- Qingyuan Location in Hunan
- Coordinates: 28°07′20″N 113°00′02″E﻿ / ﻿28.12234686520389°N 113.00042575855252°E
- Country: People's Republic of China
- Province: Hunan
- Prefecture-level city: Changsha
- District: Tianxin

Area
- • Total: 3.6 km^{2} (1.4 sq mi)

Population (2015)
- • Total: 59,000
- • Density: 16,000/km^{2} (42,000/sq mi)
- Time zone: UTC+8 (China Standard)

= Qingyuan, Changsha =

Qingyuan Subdistrict (青园街道 (青園街道, Qīngyuán Jiēdào)) is an urban subdistrict and the seat of Tianxin District, Changsha City, Hunan Province, China.

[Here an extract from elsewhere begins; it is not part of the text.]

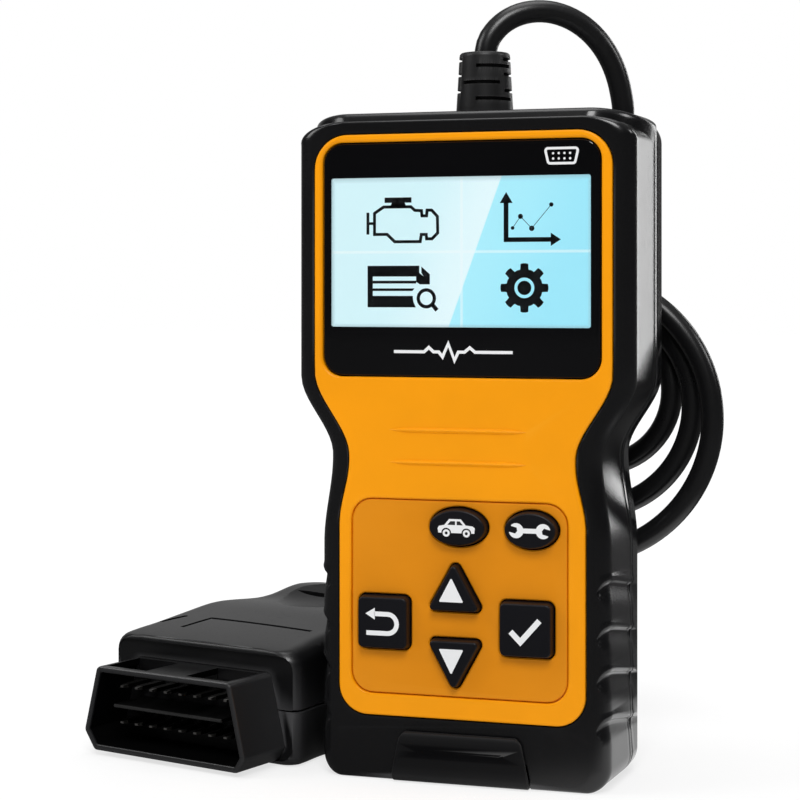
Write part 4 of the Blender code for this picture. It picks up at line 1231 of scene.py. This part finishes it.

The subdistrict is located in the east central part of the district. It is bordered to the north by Wenyuan Subdistrict, to the northwest by Xinkaipu Subdistrict, to the west and the southwest by Heishipu Subdistrict, to the south by Guihuaping Subdistrict, to the southeast and the east by Dongjing and Jingwanzi Subdistricts of Yuhua District. Qingyuan covers 3.6 km2 with a population of about 59,000. It is divided into four communities under its jurisdiction.